On MSU's pass defense and the fact that ND took some early deep shots against the Spartan secondary:  
"Schematically, our corners are placed on an island.  We're going to play with our corners up there, tight man type pressure, press coverage.  Sometimes on play‑actions, it gets our safeties out of the middle of the field.  I think there was one safety and one cornerback there on the deep one.
"Darqueze had the first one, didn't play perfectly.  If he gets his head around, he's going to make an interception right in front of me.  The other one was a wheel route.  We had that one covered.  Back shoulder throw.  When you throw it on the back shoulder, difficult to defend, all your momentum is going down the field, you have to turn and pivot.
"If you look at us on third down, 14 out of 16 on third and fourth downs.  That's pretty good.  But I would say the only thing we didn't do defensively is we didn't stop the run in that long drive period, didn't make the adjustment correctly on fourth‑and‑one to get off the field, had two short fields but nevertheless gave them two touchdowns on two broken plays.  We have to defend on broken plays.
"Johnny's eye control was improper.  His technique was improper on the one (deep TD).  He's just got to cut the guy off.  The guy makes a great catch.  If we match a great catch with a great catch in the end zone, it's a tied game.
"Guy makes a one‑handed catch.  They've got players.  We've got players, too.  At some point in time, you have to make the plays in the football game as a player.
"I thought our defense played pretty well.  Zero takeaways, which if they don't turn the ball over, they're doing something very well.
"They had the one long drive coming off the 4-yard line in the fourth quarter which obviously we can't have. 
"We had three really loose plays, which the quarterback created two of them, both for touchdowns, then the draw play getting them down there for that second touchdown.
"Played well on third down and played very, very well in the third quarter.  Just disappointed in the long drive.  Had short field twice as a result of special teams really in both those situations.
"I look at the fourth‑and‑one call.  We don't adjust quite right as a defense, so they get it.  If we adjust correctly, they're not getting that fourth‑and‑one. We have the ball on the 38 going the other way.  That may be a momentum changer.
"Again, everybody looks at this time to say, What could you have done better?  What could I have done better?  What could Mark Dantonio have done better?  That's how I look at it.  That's how all of our players and coaches look at it, too.
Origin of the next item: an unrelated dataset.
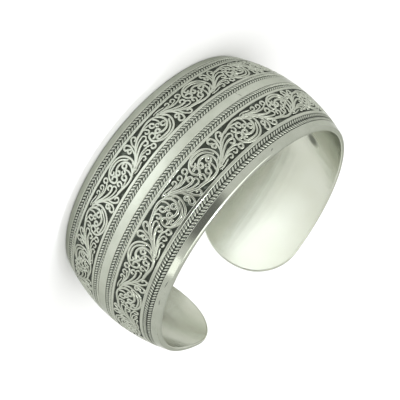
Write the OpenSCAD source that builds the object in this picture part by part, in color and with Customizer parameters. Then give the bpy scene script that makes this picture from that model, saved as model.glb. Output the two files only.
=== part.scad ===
// Cuff bangle lying on its side, as it rests by itself.
// The wrist axis is Z, the back of the cuff is at +Y and its opening faces -Y.

/* [Band] */
// Width of the band, which is the height of the cuff as it lies
band_w = 28; // [26:0.5:34]
// Thickness of the wall
wall_t = 1; // [0.8:0.05:1.6]
// Radius of the crown across the band
crown_r = 37; // [26:1:80]

/* [Plan] */
// Outer radius of the cuff, at the middle of the band
plan_r = 32.75; // [28:0.25:40]
// Gap between the tips, along the outer face
gap_w = 14.5; // [8:0.5:30]

/* [Rounded ends] */
// Radius of the tip of an end, seen square on
tip_r = 18; // [16:0.5:24]
// Radius of the shoulders that join a tip to the rims
shoulder_r = 12.5; // [9:0.5:12.5]
// Length of plain metal between the ornament and a tip
plain_len = 16; // [14:0.5:20]

/* [Ornament] */
// Depth of the sunk ground under the scrollwork
scroll_depth = 0.3; // [0.1:0.05:0.4]
// Depth of the channels that hold the rope borders
rope_depth = 0.2; // [0.1:0.05:0.4]
// Half of the plain strip round the middle
middle_half = 1; // [0.5:0.1:1.5]
// Width of the rope beside the plain strip
inner_rope_w = 1.65; // [1:0.05:2]
// Width of the raised line between that rope and the scrollwork
inner_line_w = 0.75; // [0.4:0.05:1]
// Width of the scrollwork
scroll_w = 6.4; // [5:0.1:7]
// Width of the raised line between the scrollwork and the outer rope
outer_line_w = 0.65; // [0.4:0.05:1]
// Width of the outer rope
outer_rope_w = 1.8; // [1:0.05:2]

/* [Hidden] */
$fn = 96;

// Channels sunk in the outer face: the distance of both edges from the middle line, and the depth
NEAR_EDGE = 0;
FAR_EDGE = 1;
DEPTH = 2;
scroll_start = middle_half + inner_rope_w + inner_line_w;
outer_rope_start = scroll_start + scroll_w + outer_line_w;
CHANNELS = [
    [middle_half, middle_half + inner_rope_w, rope_depth],
    [scroll_start, scroll_start + scroll_w, scroll_depth],
    [outer_rope_start, outer_rope_start + outer_rope_w, rope_depth],
];

// How far a cutting shape reaches past what it cuts
SPARE = 2;

// Angle of a length measured round the outer face
function round_angle(length) = length / plan_r * 180 / PI;

// Half angles left open by the gap between the tips, and by the gap and the plain ends
open_angle = asin(gap_w / 2 / plan_r);
plain_angle = open_angle + round_angle(plain_len);

// Where the shoulders' centres lie, up from the middle line and back from the tip
shoulder_up = band_w / 2 - shoulder_r;
shoulder_back = tip_r - sqrt(pow(tip_r - shoulder_r, 2) - pow(shoulder_up, 2));

// An end is trimmed square on to the middle of its rounded stretch
trim_angle = open_angle + round_angle(shoulder_back / 2);
tip_ahead = plan_r * sin(trim_angle - open_angle);

// The middle of the bounding box, as the tips don't reach as far as the back
middle_y = plan_r * (1 - cos(open_angle)) / 2;

// Disc of the crown, reaching so far in from the outer face
module crown_disc(inset) {
    translate([plan_r - crown_r, band_w / 2]) circle(crown_r - inset);
}

// What lies between the outer face and one so far in, over one stretch of the band's width
module under_crown(outset, inset, low, high) {
    intersection() {
        difference() {
            crown_disc(-outset);
            crown_disc(inset);
        }
        translate([plan_r / 2, band_w / 2 + low]) square([plan_r, high - low]);
    }
}

module wall_section() {
    under_crown(0, wall_t, -band_w / 2, band_w / 2);
}

module channel_sections() {
    for (channel = CHANNELS) {
        under_crown(SPARE, channel[DEPTH], channel[NEAR_EDGE], channel[FAR_EDGE]);
        under_crown(SPARE, channel[DEPTH], -channel[FAR_EDGE], -channel[NEAR_EDGE]);
    }
}

// Sweeps a section round the wrist, leaving the given half angle open
module round_wrist(half_angle) {
    rotate([0, 0, half_angle - 90]) rotate_extrude(angle = 360 - 2 * half_angle) children();
}

// Outline of an end seen square on, with its tip at -tip_ahead
module end_outline() {
    tip_x = tip_r - tip_ahead;
    shoulder = [shoulder_back - tip_ahead, shoulder_up];
    reach = 2 * tip_r / (tip_r - shoulder_r);
    upper = (shoulder - [tip_x, 0]) * reach;
    for (side = [-1, 1]) translate([shoulder[0], side * shoulder_up]) circle(shoulder_r);
    intersection() {
        translate([tip_x, 0]) circle(tip_r);
        polygon([[tip_x, 0], [tip_x, 0] + upper, [tip_x + upper[0], -upper[1]]]);
    }
}

// What is trimmed off an end to round it
module end_trim() {
    translate([0, 0, band_w / 2])
        rotate([0, 0, trim_angle - 90])
            rotate([90, 0, 90])
                linear_extrude(plan_r + SPARE)
                    difference() {
                        translate([-tip_ahead - SPARE, -band_w / 2 - SPARE])
                            square([shoulder_back + SPARE, band_w + 2 * SPARE]);
                        end_outline();
                    }
}

module cuff() {
    color([0.75, 0.77, 0.71])
        translate([0, -middle_y, 0])
            difference() {
                round_wrist(open_angle) wall_section();
                round_wrist(plain_angle) channel_sections();
                for (side = [0, 1]) mirror([side, 0, 0]) end_trim();
            }
}

cuff();
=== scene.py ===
"""Antiqued silver cuff bangle lying on its lower rim, with sunk scroll bands and rope borders.

The ornament is laid out flat, in millimetres: along the band, across it, and depth under the
outer face. bend_to_cuff then wraps every flat mesh round the wrist and turns it into metres.
"""

import math
from collections import namedtuple

import bmesh
import bpy
from mathutils import Euler, Matrix, Vector


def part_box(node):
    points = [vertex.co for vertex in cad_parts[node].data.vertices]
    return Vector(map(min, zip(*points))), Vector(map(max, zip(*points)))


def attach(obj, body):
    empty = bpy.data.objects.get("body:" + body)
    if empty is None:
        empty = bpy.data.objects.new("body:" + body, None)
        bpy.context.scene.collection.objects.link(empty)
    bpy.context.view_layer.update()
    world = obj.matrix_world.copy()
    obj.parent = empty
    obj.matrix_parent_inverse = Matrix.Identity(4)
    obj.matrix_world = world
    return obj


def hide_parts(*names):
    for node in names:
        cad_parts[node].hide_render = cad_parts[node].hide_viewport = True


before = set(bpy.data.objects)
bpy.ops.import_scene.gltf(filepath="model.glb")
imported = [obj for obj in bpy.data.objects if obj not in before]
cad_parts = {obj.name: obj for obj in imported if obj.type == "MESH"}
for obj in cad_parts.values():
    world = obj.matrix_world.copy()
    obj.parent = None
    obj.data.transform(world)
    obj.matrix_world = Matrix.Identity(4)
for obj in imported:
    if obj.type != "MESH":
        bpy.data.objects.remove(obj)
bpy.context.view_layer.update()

# Sizes of the band, in millimetres. The outside comes from the frame.
MM = 0.001
cuff_low, cuff_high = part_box("cuff")
band_w = (cuff_high[2] - cuff_low[2]) / MM
plan_r = (cuff_high[0] - cuff_low[0]) / MM / 2
centre_y = cuff_high[1] / MM - plan_r
middle_z = band_w / 2
crown_r = 37.0
wall_t = 1.0
rim_round = 0.32
gap_w = 14.5
tip_r = 18.0
shoulder_r = 12.5
plain_len = 16.0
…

"But we built a strong foundation here.  I feel like that is in sync.  If you have a strong foundation, it's not going to crumble, it will remain strong and we'll be able to push forward.  I believe that."
On Eastern Michigan:
"I wish we were playing tomorrow.  I wish we were playing today.  That's how we feel.  That's how you feel after what happened last Saturday.  You want to just get on with it and get back on the game field.  You want to try to right a wrong.
"This will be about us.  This will be about who we are, this football team.  It's an opportunity to step forward, to show a response.  That's what we're going to do.  We're going to show a response.  Our players will be ready to play."
Injury Update Dantonio said a redshirt might be in line for senior right tackle Fou Fonoti, is out with a stress fracture.
"Fou is out for the time being, for four weeks probably or so," Dantonio said. "We'll make a decision on that at a later date whether we redshirt him or not.  He has a stress fracture.  That occurred on Thursday just running."